Music is a time machine, really — knocking you back to right where you were when you first heard it. Holopaw’s first album is me falling in love for the first time. “Still” by Macy Gray is all the girls in my freshman dorm, arms draped around each other, sloppily swaying and belting out the chorus at the end of a long Friday night. Paul Simon’s Graceland is driving through national parks with my best friend, windows down, singing along to “You Can Call Me Al” as we crisscrossed the country.

Still, Blink-182 I couldn’t figure it out. But then it hit me. See, right now I’m a little freaked out. It’s the end of grad school — the end of all school — which means the end of having one foot in and one foot out of adulthood. Now it’s all, what do I do with the rest of my entire life, and what city do I move to, and do I get married?

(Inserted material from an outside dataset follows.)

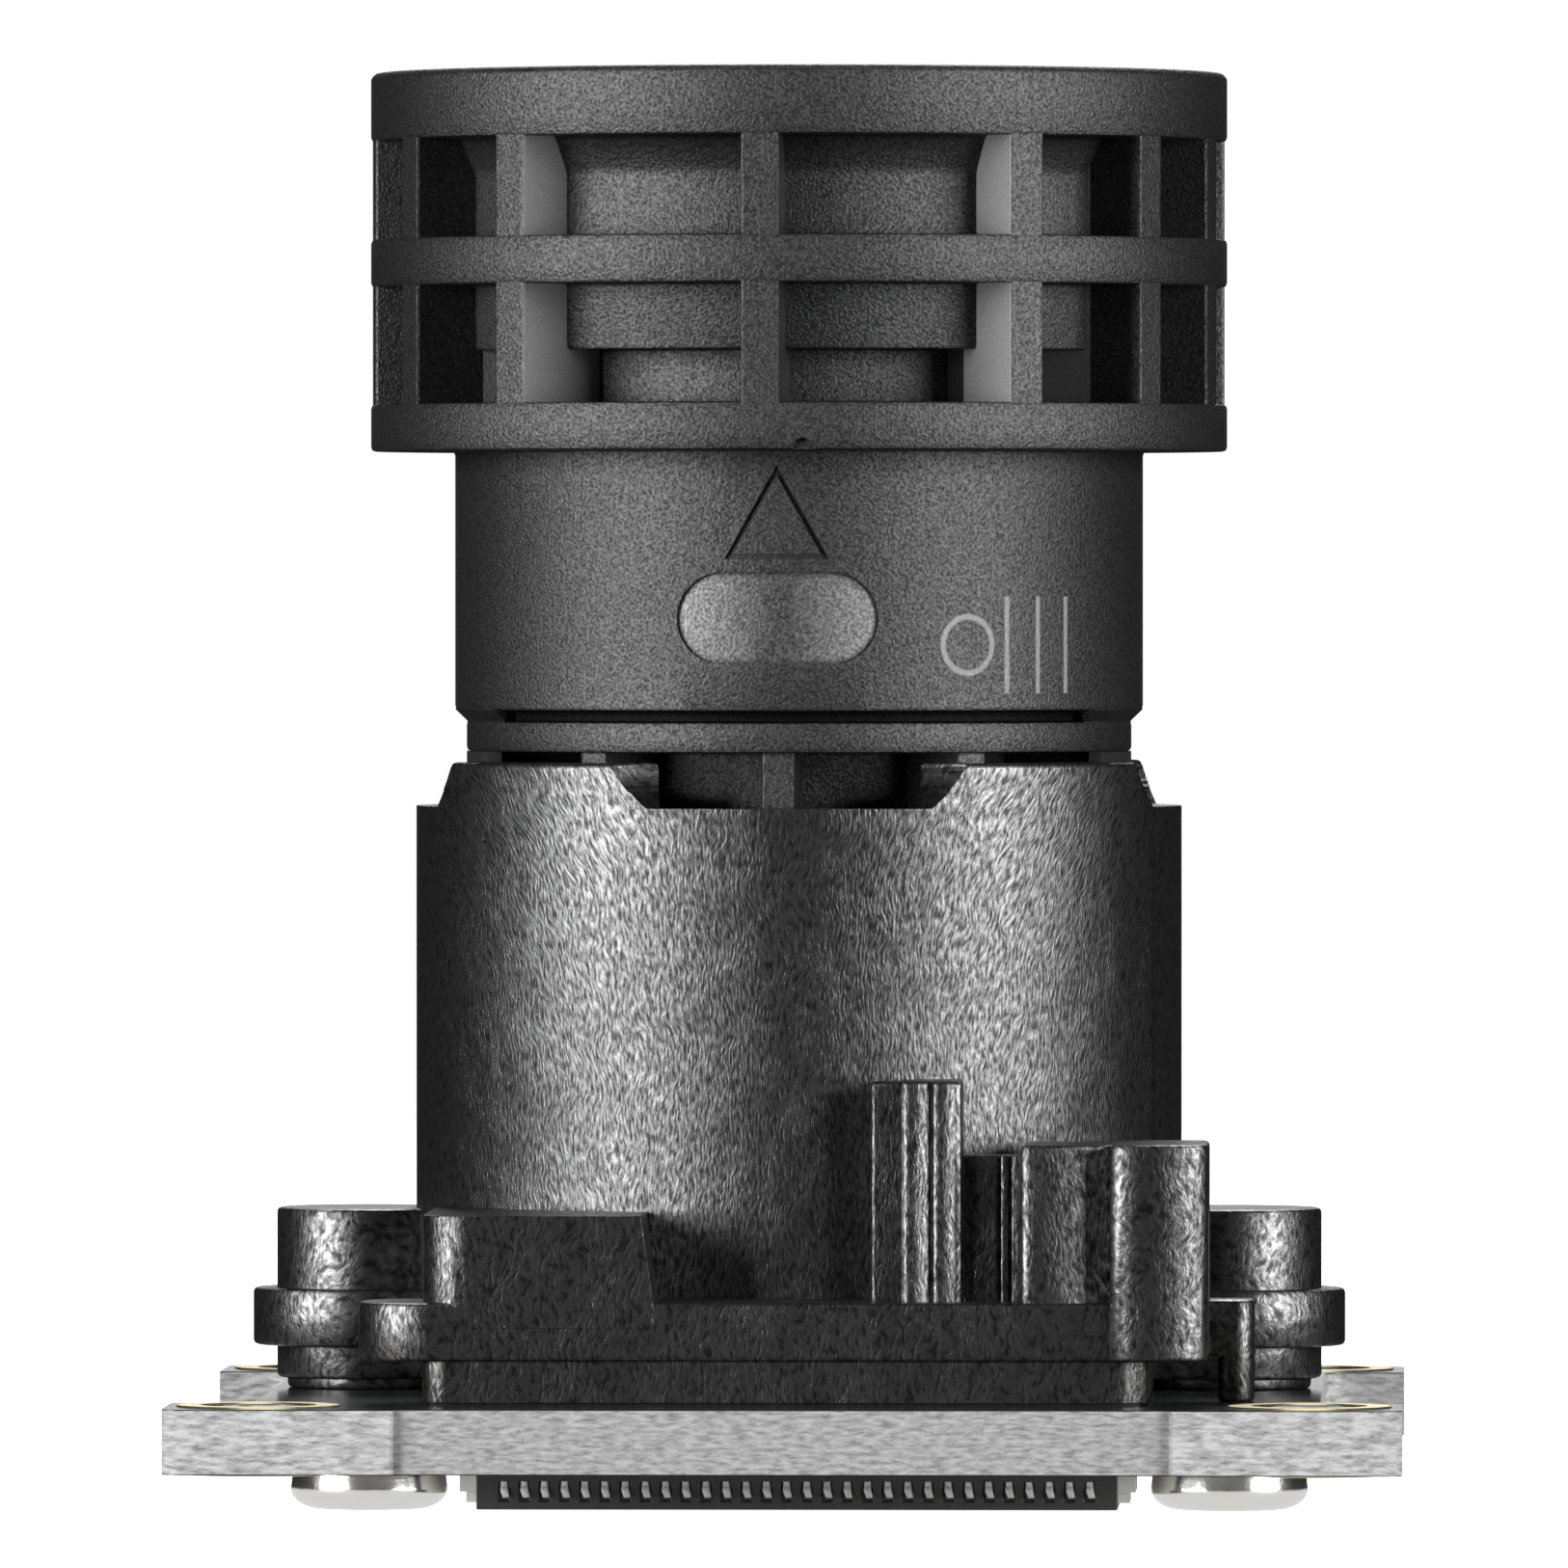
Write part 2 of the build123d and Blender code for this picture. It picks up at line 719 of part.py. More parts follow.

But Blink-182? Blink-182 is me at 14, sitting on the floor of my childhood bedroom. Waiting for my boyfriend to call, waiting for my best friend to come sleep over, waiting for my boobs to grow (still waiting on that). Waiting to see what high school would be like, college still a distant fantasy. And now? Sometimes it’s still downright shocking that all that stuff is behind me. So I guess it makes sense that sometimes, hearing Mark Hoppus’s voice in my head, a small part of me wants to be 14 again, sitting on that floor, with everything still ahead.

I snap out of it, of course — in reality, who would ever want to be 14 again? So for now I’ll just ride out the annoying songs in my head, understanding why they’re there, and reminiscing about my teenage crush on Tom DeLonge (he was kinda dreamy, right??).